Que pourraient-ils faire d’autre, dans cette société encore essentiellement rurale où les mains et la sueur sont les outils de la survie ?

Donner ! Donner car « tout ce qui n’est pas donné est perdu » mais plus je donne et plus il y a à qui donner, de quoi en avoir le vertige !
Je ne pas la prétention de sauver le monde, je n’ai pas de mauvaise conscience à mettre en paix, simplement un peu d’amour et la chance d’être née du bon côté.

J’ai vu les rizières où les enfants se baignent, frêles tiges de peau brune, pleines de joie et de soleil. J’ai vu les buffles couleur parchemin et les paysans avec leurs grands chapeaux de paille, qui lentement à travers les siècles et les rizières, s’acharnent à pousser la charrue. Juste de quoi assurer la subsistance d’une famille mais jamais plus et trop souvent pas assez…
J’ai passé ma main sur les côtes douces et efflanquées d’un bufflon, couché au milieu d’un chemin, dans ce hameau, ce campement dans la forêt près des rizières, où une jeune adolescente rêve de vivre à la ville et ne choisira probablement pas son mari, où les enfants s’inquiètent de ces étranges étrangers venus acheter des feux d’artifices artisanaux fabriqués là en famille pour les fêtes populaires. Insolite est un mot trop faible pour décrire la situation. Unique ! Je ne suis pas prête d’oublier.
J’ai vu aussi le large Mékong, -ai-je fait un vœu ?- ses eaux boueuses, ses rives sauvages où les bateaux amarrés m’évoquent d’anciennes gravures. Ces bateaux dispersés tout au long, où s’entassent les familles et où les filles attendent le client, parfois un étranger de passage… Combien y a t’il de petites fleurs trop vite fanées en Asie, quand bien même les femmes là-bas seraient différentes des Occidentales ?
Elles seules pourraient répondre, mais qui les interrogera ?
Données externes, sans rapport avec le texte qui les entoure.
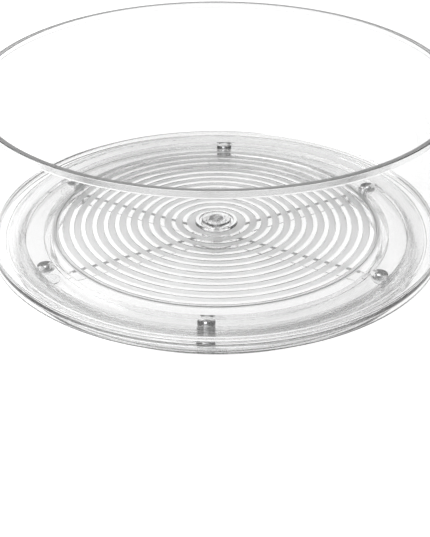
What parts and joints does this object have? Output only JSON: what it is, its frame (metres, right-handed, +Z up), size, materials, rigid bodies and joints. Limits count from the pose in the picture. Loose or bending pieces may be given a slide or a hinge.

Un repas chez l’attaché culturel, nous sommes nombreux, Français et Cambodgiens. Soirée chaleureuse, émouvante, fort agréable, dont je repartirai pieds nus, mes tongs bleu électrique ayant dû plaire à quelqu’un d’autre. Ennuyeux mais cocasse, même si j’ai certainement râlé sur l’instant.
A l’occasion de cette soirée, rencontre avec la musique et la danse traditionnelle. Je suis fascinée par la souplesse des doigts des fillettes, dessinant une trame où érotisme et sacré se rejoignent. Plaisir d’essayer bien-sûr, mais je ne peux éviter de penser à nouveau au violent contraste qui existe entre la beauté de cet art et le sexe rapide, banalisé, vendu tout au long des routes défoncées, des chemins de boues et sur les rives troubles du Mékong où patauge la misère.
Phnom Penh. Dépaysement total accompagné parfois d’étranges solitudes, de salmonelles musclées et d’une herbe locale puissante, utilisé comme condiment dans la cuisine khmère et vendue discrètement par de vieilles femmes sur les marchés.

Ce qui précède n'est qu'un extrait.